** BEGIN STORED DATA **
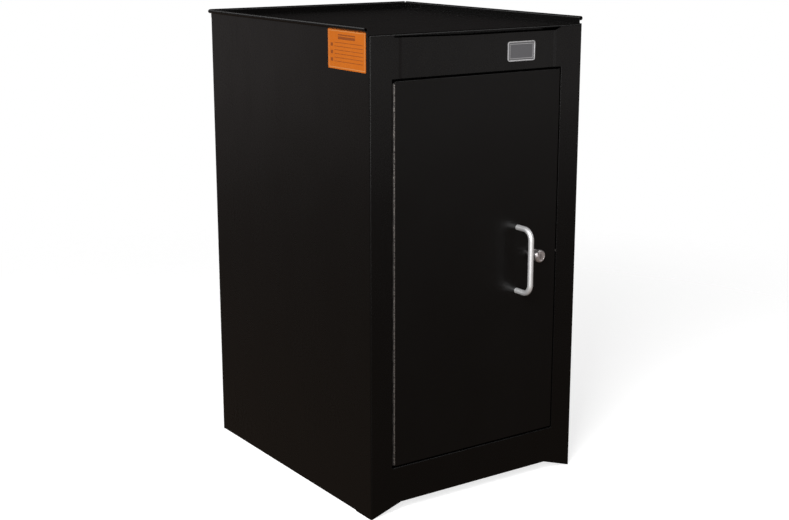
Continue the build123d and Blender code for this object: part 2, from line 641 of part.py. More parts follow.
def door_bumpers():
    """Two rubber dots on the door stops, as one group."""
    thick = STOP_Y - DOOR_REAR - BUMPER_GAP
    dots = []
    x = DOOR_RIGHT - BUMPER_INSET
    for low, high in ((OPEN_TOP - STOP_RISE, DOOR_TOP), (DOOR_BOTTOM, OPEN_BOTTOM + STOP_RISE)):
        z = (low + high) / 2
        dots.append(rod(BUMPER_RADIUS, (x, STOP_Y, z), (x, STOP_Y - thick, z)))
    return Compound(children=dots)


# ---- shelves ----
def slot_heights():
    """Middle heights of a standard's slots."""
    return [STANDARD_FOOT + (index + 0.5) * SLOT_PITCH for index in range(SLOT_COUNT)]


def shelf_standard(side, y):
    """Slotted upright channel on a side panel."""
    wall = side * (WIDTH / 2 - SHEET)
    face = side * STANDARD_FACE
    body = slab(*sorted([wall, face]), y - STANDARD_WIDTH / 2, y + STANDARD_WIDTH / 2,
                STANDARD_FOOT, STANDARD_TOP)
    inside = STANDARD_WIDTH / 2 - STANDARD_SHEET
    hollow = sorted([wall + side * CUT, face + side * STANDARD_SHEET])
    body -= slab(*hollow, y - inside, y + inside, STANDARD_FOOT - CUT, STANDARD_TOP + CUT)
    through = sorted([face - side * CUT, face + side * CUT / 2])
    across_slot = (y - SLOT_WIDTH / 2, y + SLOT_WIDTH / 2)
    slots = [slab(*through, *across_slot, z - SLOT_HEIGHT / 2, z + SLOT_HEIGHT / 2) for z in slot_heights()]
    return body - slots


def shelf_level(slot):
    """Height of the ledge of a clip that hangs in this slot."""
    return slot_heights()[slot] + SLOT_HEIGHT / 2


def shelf_slots():
    """Slots that carry the two shelves: about a third and two thirds of the way up."""
    return round(SLOT_COUNT * LOWER_SHELF_SHARE), round(SLOT_COUNT * UPPER_SHELF_SHARE)


def shelf_clips():
    """Eight steel clips hooked into the standards, as one group."""
    clips = []
    for slot in shelf_slots():
        top = shelf_level(slot)
        middle = slot_heights()[slot]
        for side in (-1, 1):
            face = side * STANDARD_FACE
            leg = sorted([face, face - side * CLIP_SHEET])
            ledge = sorted([face, face - side * CLIP_LEDGE])
            hook = sorted([face, face + side * (STANDARD_SHEET + CLIP_SHEET)])
            for y in STANDARD_YS:
                sides = (y - CLIP_WIDTH / 2, y + CLIP_WIDTH / 2)
                clip = slab(*leg, *sides, top - CLIP_LEG, top)
                clip += slab(*ledge, *sides, top - CLIP_SHEET, top)
                narrow = SLOT_WIDTH / 2 - CLIP_PLAY
                hook_z = (middle - SLOT_HEIGHT / 2, middle + SLOT_HEIGHT / 4)
                clip += slab(*hook, y - narrow, y + narrow, *hook_z)
                clips.append(clip)
    return Compound(children=clips)


def shelf(slot):
    """Shelf pan: edges folded down, and hemmed in where it rests on the clips."""
    x = STANDARD_FACE - SHELF_PLAY - CLIP_SHEET
    y0, y1 = FRONT + SHELF_FRONT, REAR_FACE - SHELF_REAR
    z0 = shelf_level(slot)
    z1 = z0 + SHELF_FLANGE
    t = SHELF_SHEET
    pan = slab(-x, x, y0, y1, z0, z1)
    pan = fillet(pan.faces().sort_by(Axis.Z)[-1].edges() + pan.edges().filter_by(Axis.Z), t)
    pan -= slab(-x + t, x - t, y0 + t, y1 - t, z0 + t, z1 - t)
    return pan - slab(-x + SHELF_HEM, x - SHELF_HEM, y0 + t, y1 - t, z0 - CUT, z1 - t)


# ---- plates ----
def name_badge():
    """Plain nameplate on the header, with a raised rim."""
    width, height, thick = BADGE
    seat = FRONT + RECESS
    centre = Pos(RIGHT - BADGE_FROM_RIGHT, HEIGHT - BADGE_BELOW_TOP)
    plate = back(centre * RectangleRounded(width, height, BADGE_CORNER), seat - thick, seat)
    rim = thick
    field = centre * RectangleRounded(width - 2 * rim, height - 2 * rim, BADGE_CORNER - rim / 2)
    return plate - back(field, seat - thick - CUT, seat - thick / 2)


def side_label():
    """Plain sticker high on the left side."""
    length, height, thick = LABEL
    middle = (FRONT + LABEL_FROM_FRONT + length / 2, HEIGHT + LABEL_ABOVE_TOP - height / 2)
    section = Pos(*middle) * RectangleRounded(length, height, LABEL_CORNER)
    return across(section, LEFT - thick, LEFT)


def parts():
    """Every node of the safe, by name."""
    lower, upper = shelf_slots()
    made = {
        "left_side_panel": side_panel(-1),
        "right_side_panel": side_panel(1),
        "back_panel": back_panel(),
        "top_pan": top_pan(),
        "header_panel": header_panel(),
        "header_channel": header_channel(),
        "bottom_rail": bottom_rail(),
        "bottom_pan": bottom_pan(),
        "base_frame": base_frame(),
        "back_rivets": back_rivets(),
        "hinge_frame_leaf": hinge_leaf(-1, HINGE_PIN_RADIUS),
        "hinge_pin": hinge_pin(),
        "strike_plate": strike_plate(),
        "door_bumpers": door_bumpers(),
        "lower_shelf": shelf(lower),
        "upper_shelf": shelf(upper),
        "shelf_clips": shelf_clips(),
        "name_badge": name_badge(),
        "side_label": side_label(),
        "hinge_door_leaf": hinge_leaf(1, HINGE_PIN_RADIUS + HINGE_FIT),
        "door_skin": door_skin(),
        "door_stiffener": door_stiffener(),
        "lock_backing_plate": lock_backing_plate(),
        "pull_handle": pull_handle(),
        "handle_screws": handle_screws(),
        "lock_housing": lock_housing(),
        "lock_spur_washer": lock_spur_washer(),
        "lock_nut": lock_nut(),
        "lock_plug": lock_plug(),
        "lock_cam": lock_cam(),
        "cam_screw": cam_screw(),
    }
    for side, hand in ((-1, "left"), (1, "right")):
        for y, place in zip(STANDARD_YS, ("front", "rear")):
            made[f"shelf_standard_{place}_{hand}"] = shelf_standard(side, y)
    return made


os.makedirs("parts", exist_ok=True)
for name, shape in parts().items():
    export_step(shape, f"parts/{name}.step")
    print(name, "solids", len(shape.solids()), "volume", round(shape.volume))
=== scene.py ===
# %% [markdown]
# # A sheet-steel gun safe
# The safe is a floor-standing locker: folded black steel, one inset door on a full-height
# hinge, a bright wire pull and a cam lock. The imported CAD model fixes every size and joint.
# This notebook loads it as a frame, gives each part its finish, and grows the small pieces
# that repeat, so every cell below starts from a box or a joint of that frame.

# %% The frame
import json
import math
import bpy
import bmesh
from mathutils import Matrix, Vector


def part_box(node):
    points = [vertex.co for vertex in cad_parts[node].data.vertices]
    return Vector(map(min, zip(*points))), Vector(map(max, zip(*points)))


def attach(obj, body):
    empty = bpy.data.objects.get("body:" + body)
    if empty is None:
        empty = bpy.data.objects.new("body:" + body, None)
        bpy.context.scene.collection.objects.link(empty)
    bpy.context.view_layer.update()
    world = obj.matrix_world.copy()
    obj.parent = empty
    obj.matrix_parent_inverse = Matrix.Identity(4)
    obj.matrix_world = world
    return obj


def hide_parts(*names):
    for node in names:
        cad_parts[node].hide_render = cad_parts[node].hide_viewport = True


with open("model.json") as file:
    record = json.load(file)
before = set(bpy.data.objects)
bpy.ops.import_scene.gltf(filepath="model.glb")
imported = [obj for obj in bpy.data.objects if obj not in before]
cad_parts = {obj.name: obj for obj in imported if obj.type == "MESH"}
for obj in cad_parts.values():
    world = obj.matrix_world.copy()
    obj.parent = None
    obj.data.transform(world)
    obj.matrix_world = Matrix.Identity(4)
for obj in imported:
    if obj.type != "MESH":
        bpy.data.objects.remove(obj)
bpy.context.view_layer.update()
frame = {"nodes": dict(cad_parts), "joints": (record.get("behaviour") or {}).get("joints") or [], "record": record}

CAD_NODES = frame["nodes"]
JOINTS = {joint["name"]: joint for joint in frame["joints"]}
MM = 0.001
print("nodes:", len(CAD_NODES), "joints:", sorted(JOINTS))

# %% [markdown]
# ## A way to write node trees
# Node trees are easier to read as arithmetic. `Wire` holds one socket and overloads the
# operators, so `1 - mask * 0.5` adds the Math nodes it needs. `Tree.node` makes any other
# node: its settings are set first, because a node's sockets can depend on them, and then its
# sockets take plain values or wires. The same two classes serve shader and geometry trees.

# %% Wires and trees
class Wire:
    """One output socket that Python's operators work on."""

    def __init__(self, tree, socket):
        self.tree, self.socket = tree, socket

    def math(self, operation, first, second):
        sockets = {0: first, 1: second}
        return self.tree.node("ShaderNodeMath", {"operation": operation}, sockets)["Value"]

    def __add__(self, other):
        return self.math("ADD", self, other)

    def __sub__(self, other):
        return self.math("SUBTRACT", self, other)

    def __rsub__(self, other):
        return self.math("SUBTRACT", other, self)

    def __mul__(self, other):
        return self.math("MULTIPLY", self, other)

    def __truediv__(self, other):
        return self.math("DIVIDE", self, other)

    def over(self, limit):
        return self.math("GREATER_THAN", self, limit)

    def abs(self):
        return self.math("ABSOLUTE", self, 0.0)

    def fraction(self):
        return self.math("FRACT", self, 0.0)

    def least(self, other):
        return self.math("MINIMUM", self, other)

    __radd__, __rmul__ = __add__, __mul__


class Tree:
    """A node tree, with one method that makes any node."""

    def __init__(self, tree):
        self.tree = tree

    def node(self, kind, settings=None, sockets=None):
        made = self.tree.nodes.new(kind)
        for name, value in (settings or {}).items():
            if name == "stops":
                set_stops(made.color_ramp, value)
            else:
                setattr(made, name, value)
        for key, value in (sockets or {}).items():
            if isinstance(value, Wire):
                self.tree.links.new(value.socket, made.inputs[key])
            else:
                made.inputs[key].default_value = value
        return {
            socket.name: Wire(self, socket) for socket in reversed(made.outputs) if socket.enabled}


def set_stops(ramp, stops):
    """Gives a colour ramp its stops: (place, grey) pairs."""
    while len(ramp.elements) < len(stops):
        ramp.elements.new(1.0)
    for element, (place, grey) in zip(ramp.elements, stops):
        element.position = place
        element.color = (grey, grey, grey, 1.0)


print("node helpers ready")

# %% [markdown]
# ## Small tools for patterns
# Patterns read Object coordinates in metres, because each piece keeps its place in its mesh.
# A noise's scale is then simply one over the size of its blotches.

# %% Pattern helpers
def new_finish(name):
    """A new material, the helper that adds nodes to its tree, and its Object coordinates."""
    material = bpy.data.materials.new(name)
    material.use_nodes = True
    material.node_tree.nodes.clear()
    tree = Tree(material.node_tree)
    place = tree.node("ShaderNodeTexCoord")["Object"]
    return material, tree, place


def noise(tree, place, size, detail=3.0, roughness=0.5):
    """Noise whose blotches are about this many metres across, from 0 to 1."""
    return tree.node("ShaderNodeTexNoise", {}, {
        "Vector": place, "Scale": 1 / size, "Detail": detail, "Roughness": roughness})["Fac"]


def stretched(tree, place, scale):
    """Coordinates stretched by a factor on each axis."""
    return tree.node("ShaderNodeMapping", {}, {"Vector": place, "Scale": scale})["Vector"]


def ramp(tree, value, *stops):
    return tree.node("ShaderNodeValToRGB", {"stops": stops}, {"Fac": value})["Color"]


def mixed(tree, amount, first, second):
    """Colour between two colours."""
    sockets = {0: amount, 6: first, 7: second}
    return tree.node("ShaderNodeMix", {"data_type": "RGBA"}, sockets)["Result"]


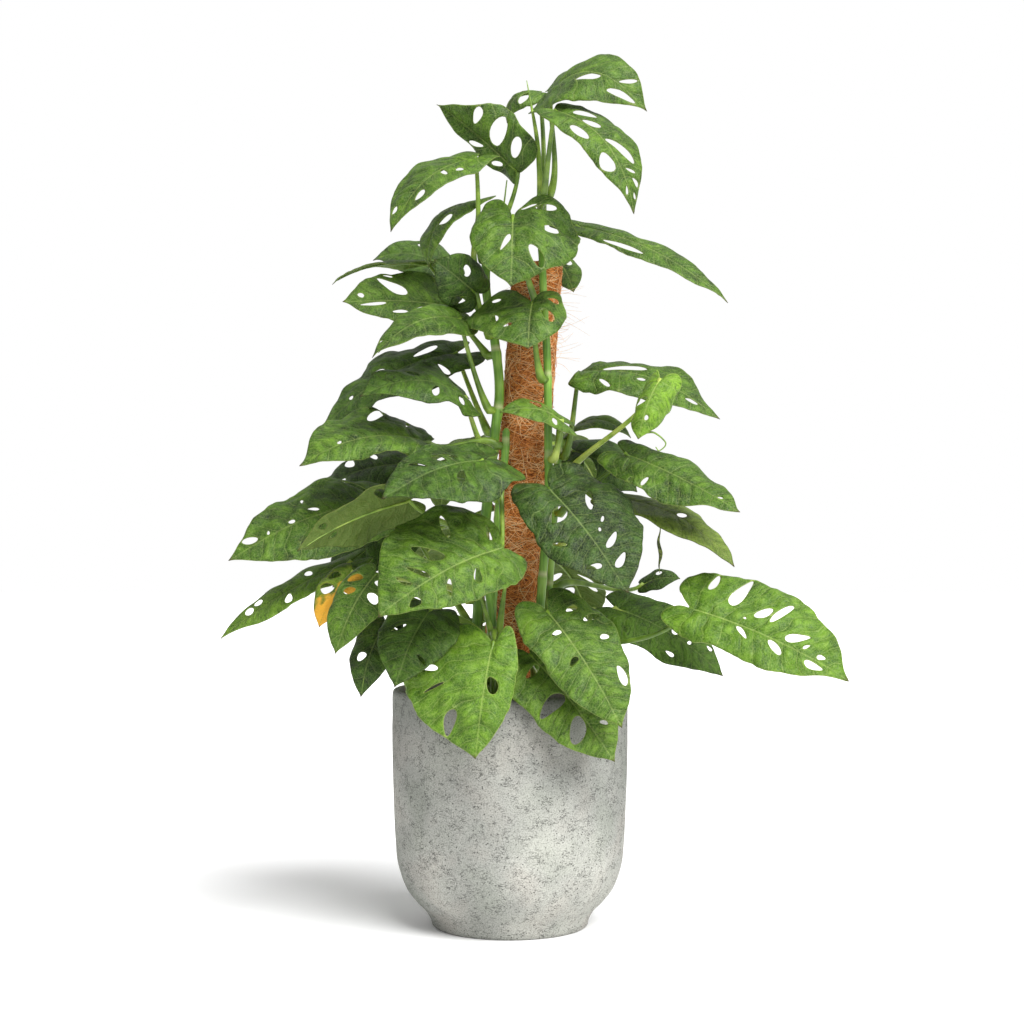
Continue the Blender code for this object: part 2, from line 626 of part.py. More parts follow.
def blade_holes(leaf):
    """Outlines of the holes between the side veins, as closed point lists."""
    draw = random.Random(leaf.name)
    holes = []
    for sign, count in zip((1, -1), leaf.holes):
        share = leaf.split if sign > 0 else 1 - leaf.split
        half = leaf.width * share
        for number in range(count):
            first, last = HOLE_ROOTS
            root = first + (last - first) * (number + 0.5) / count
            root += draw.uniform(-0.02, 0.02)
            middle = 0.50 + draw.uniform(-0.04, 0.04)
            centre = root + VEIN_SLANT * middle * half / leaf.length
            room = half_width(centre)
            reach = middle * room
            long = HOLE_LONG * room * half * leaf.size * draw.uniform(0.8, 1.1)
            long = min(long, HOLE_LONGEST * room * half)
            short = HOLE_SHORT * leaf.length / count * draw.uniform(0.75, 1.0)
            short = min(short * leaf.size, 0.55 * long,
                        HOLE_WIDEST * leaf.length / count)
            lean = math.atan2(1.0, VEIN_SLANT * 1.3)
            points = []
            for step in range(HOLE_SIDES):
                angle = 2 * math.pi * step / HOLE_SIDES
                down = long * math.cos(angle)
                over = short * math.sin(angle)
                along = down * math.cos(lean) + over * math.sin(lean)
                out = down * math.sin(lean) - over * math.cos(lean)
                points.append((centre + along / leaf.length, sign * (reach + out / half)))
            holes.append(points)
    return holes


def inside(point, loop):
    """Whether a point lies inside a closed loop, in the flat blade's plane."""
    within = False
    x, y = point
    for (x1, y1), (x2, y2) in zip(loop, loop[1:] + loop[:1]):
        if (y1 > y) != (y2 > y) and x < (x2 - x1) * (y - y1) / (y2 - y1) + x1:
            within = not within
    return within


def flat_triangles(leaf):
    """The blade cut into triangles round its holes, in (place, reach) terms."""
    outline = blade_outline(leaf)
    holes = blade_holes(leaf)
    points = list(outline)
    edges = [(step, (step + 1) % len(outline)) for step in range(len(outline))]
    for hole in holes:
        start = len(points)
        points += hole
        edges += [(start + step, start + (step + 1) % len(hole))
                  for step in range(len(hole))]
    spine = [0]
    for place in MIDRIB_STEPS:
        spine.append(len(points))
        points.append((place, 0.0))
    spine.append(len(HALF_OUTLINE) + 1)
    edges += list(zip(spine, spine[1:]))
    stretch = Vector((leaf.length, leaf.width / 2))
    flat = [Vector((place * stretch.x, reach * stretch.y)) for place, reach in points]
    verts, _, faces, origins, _, _ = delaunay_2d_cdt(flat, edges, [], 1, 1e-7)
    params = [(vert.x / stretch.x, vert.y / stretch.y) for vert in verts]
    kept = []
    for face in faces:
        middle = tuple(sum(params[corner][axis] for corner in face) / 3 for axis in (0, 1))
        if inside(middle, outline) and not any(inside(middle, hole) for hole in holes):
            kept.append(face)
    return params, kept


def build_blade(leaf):
    """A closed blade, cut alike on both faces, with walls round edge and holes."""
    params, faces = flat_triangles(leaf)
    mesh_data = bmesh.new()
    upper = {}
    lower = {}
    for corner in sorted({corner for face in faces for corner in face}):
        place, reach = params[corner]
        middle = blade_point(leaf, place, reach)
        normal = blade_normal(leaf, place, reach) * BLADE_THICKNESS / 2
        upper[corner] = mesh_data.verts.new(middle + normal)
        lower[corner] = mesh_data.verts.new(middle - normal)
    used = {}
    for face in faces:
        mesh_data.faces.new([upper[corner] for corner in face])
        mesh_data.faces.new([lower[corner] for corner in reversed(face)])
        for start, stop in zip(face, list(face[1:]) + [face[0]]):
            used[(start, stop)] = used.get((start, stop), 0) + 1
    for start, stop in used:
        if (stop, start) not in used:
            mesh_data.faces.new((upper[start], lower[start], lower[stop]))
            mesh_data.faces.new((upper[start], lower[stop], upper[stop]))
    bmesh.ops.recalc_face_normals(mesh_data, faces=mesh_data.faces)
    return mesh_data


def stalk_path(leaf):
    """The stalk's curve: out from the stem, up, and along the blade's root."""
    centre, radius, heading = stem_at(leaf.stem, leaf.hang)
    toward = leaf.base - centre
    flat = (toward - heading * toward.dot(heading)).normalized()
    start = centre + flat * (radius + GAP)
    first = start + flat * STALK_SQUARE_OUT
    length = (leaf.base - first).length
    rising = flat * 0.4 + Vector((0, 0, 0.6))
    root = midrib(leaf, 0.0)[1]
    arrive = ((leaf.base - first).normalized() * 0.5 + Vector((0, 0, 0.5))
              + root * 0.15).normalized()
    bend_low = first + rising * length * STALK_LOW_BEND + leaf.bend
    bend_high = leaf.base - arrive * length * STALK_HIGH_BEND + leaf.bend * 0.5
    path = [start, first]
    for step in range(1, STALK_RINGS + 1):
        t = step / STALK_RINGS
        path.append(first * (1 - t) ** 3 + bend_low * 3 * t * (1 - t) ** 2
                    + bend_high * 3 * t * t * (1 - t) + leaf.base * t ** 3)
    path.append(midrib(leaf, STALK_INTO_BLADE)[0])
    return path


def build_leaf(leaf):
    look = material(leaf.name + "_green", TONES[leaf.tone], 0.4)
    blade = add_object(leaf.name, build_blade(leaf), look)
    path = stalk_path(leaf)
    wide, thin = STALK_RADIUS
    radii = [wide + (thin - wide) * step / (len(path) - 1) for step in range(len(path))]
    radii[-1] = STALK_END_RADIUS
    stalk = add_object("stalk", tube(path, radii, STALK_SIDES), look)
    return join_solids(blade, [stalk])


def main():
    clear_scene()
    build_pot()
    build_soil()
    build_pole()
    for name in STEMS:
        build_stem(name)
    for leaf in LEAVES:
        build_leaf(leaf)


main()
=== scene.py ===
# %% [markdown]
# # A Swiss cheese vine on a coir pole, in a cast concrete pot
#
# The CAD model holds every piece of the plant as a plain solid in its place: the pot, the soil,
# the pole's rod and coir, six stems and 49 leaves with their stalks. This script dresses that
# model. Each solid is replaced by a finer piece that keeps its form and place, and gets the
# finish of the real one. We work in metres, with the pot's foot at the origin.

# %% Load the CAD model as a fixed frame
import math
import random
from functools import partial

import bmesh
import bpy
import numpy as np
from mathutils import Matrix, Vector, noise
from mathutils.geometry import delaunay_2d_cdt


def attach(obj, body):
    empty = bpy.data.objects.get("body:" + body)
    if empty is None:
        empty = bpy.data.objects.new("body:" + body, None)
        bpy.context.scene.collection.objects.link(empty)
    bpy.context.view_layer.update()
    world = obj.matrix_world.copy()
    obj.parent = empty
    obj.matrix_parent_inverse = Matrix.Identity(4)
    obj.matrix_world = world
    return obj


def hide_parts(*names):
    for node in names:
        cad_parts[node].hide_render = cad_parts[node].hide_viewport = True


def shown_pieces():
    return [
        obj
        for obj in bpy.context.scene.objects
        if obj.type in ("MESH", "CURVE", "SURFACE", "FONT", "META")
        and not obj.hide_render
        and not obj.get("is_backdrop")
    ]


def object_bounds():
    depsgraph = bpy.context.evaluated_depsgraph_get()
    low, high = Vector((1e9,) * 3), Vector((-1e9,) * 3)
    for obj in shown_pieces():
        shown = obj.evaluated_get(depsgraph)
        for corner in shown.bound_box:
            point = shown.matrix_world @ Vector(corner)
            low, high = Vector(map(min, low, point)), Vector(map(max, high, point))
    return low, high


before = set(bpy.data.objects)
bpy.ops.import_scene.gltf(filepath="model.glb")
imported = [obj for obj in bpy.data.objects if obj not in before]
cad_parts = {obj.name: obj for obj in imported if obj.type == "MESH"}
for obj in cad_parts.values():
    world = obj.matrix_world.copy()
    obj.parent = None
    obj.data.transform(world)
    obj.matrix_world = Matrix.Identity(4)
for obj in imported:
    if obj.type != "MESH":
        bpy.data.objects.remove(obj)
cad_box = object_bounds()
print("CAD pieces:", len(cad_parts))

# %% [markdown]
# ## The camera
#
# The picture was taken level, from the height of the plant's middle, about 2.2 m away with a
# short telephoto lens. Making the camera first lets us compare each new piece with the photo.

# %% Camera
CAMERA_PLACE = (0.0023, -2.217, 0.471)
SENSOR_WIDTH = 36      # mm
FOCAL_LENGTH = 68.13   # mm
bpy.ops.object.camera_add(location=CAMERA_PLACE, rotation=(math.radians(90), 0, 0))
camera = bpy.context.object
camera.data.sensor_width = SENSOR_WIDTH
camera.data.lens = FOCAL_LENGTH
bpy.context.scene.camera = camera
print("camera", tuple(camera.location), "lens", camera.data.lens)

# %% [markdown]
# ## Small helpers
#
# Blender's colours are linear, while a colour given here is an sRGB hex value, so one
# function turns hex into linear. Another adds a shader node with its settings and its links in
# one call, which keeps each material short enough to read, and a third makes the many plain
# finishes whose colour follows one noise. The last one hands a finished mesh over to the frame:
# it lies at the origin, rides on the body, and stands for its CAD solid.

# %% Helpers for colour, nodes and pieces
MM = 0.001
# The output that a link takes from a node, where it is not the first
MAIN_OUTPUT = {"ShaderNodeAttribute": "Fac", "ShaderNodeMix": 2}


def linear(code):
    made = []
    for start in (1, 3, 5):
        value = int(code[start:start + 2], 16) / 255
        made.append(value / 12.92 if value <= 0.04045 else ((value + 0.055) / 1.055) ** 2.4)
    return (*made, 1.0)


def fill(node, settings=None, links=None):
    """Set a node's fields or inputs, and link its inputs to other nodes or their sockets."""
    for key, value in (settings or {}).items():
        if key == "stops":
            ramp = node.color_ramp.elements
            while len(ramp) < len(value):
                ramp.new(0.5)
            for stop, (place, colour) in zip(ramp, value):
                stop.position = place
                stop.color = linear(colour) if isinstance(colour, str) else (*[colour] * 3, 1)
        elif isinstance(key, str) and hasattr(node, key):
            setattr(node, key, value)
        else:
            node.inputs[key].default_value = value
    for key, source in (links or {}).items():
        if isinstance(source, bpy.types.Node):
            source = source.outputs[MAIN_OUTPUT.get(source.bl_idname, 0)]
        node.id_data.links.new(source, node.inputs[key])
    return node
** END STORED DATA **
Begin at the top of the records above and quote each line exactly, ending with the line that contains "return [STANDARD_FOOT +".

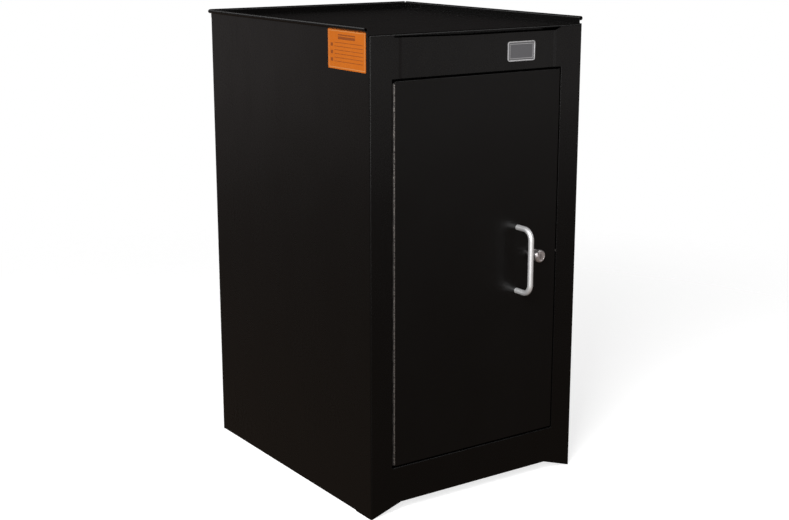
Continue the build123d and Blender code for this object: part 2, from line 641 of part.py. More parts follow.
def door_bumpers():
    """Two rubber dots on the door stops, as one group."""
    thick = STOP_Y - DOOR_REAR - BUMPER_GAP
    dots = []
    x = DOOR_RIGHT - BUMPER_INSET
    for low, high in ((OPEN_TOP - STOP_RISE, DOOR_TOP), (DOOR_BOTTOM, OPEN_BOTTOM + STOP_RISE)):
        z = (low + high) / 2
        dots.append(rod(BUMPER_RADIUS, (x, STOP_Y, z), (x, STOP_Y - thick, z)))
    return Compound(children=dots)


# ---- shelves ----
def slot_heights():
    """Middle heights of a standard's slots."""
    return [STANDARD_FOOT + (index + 0.5) * SLOT_PITCH for index in range(SLOT_COUNT)]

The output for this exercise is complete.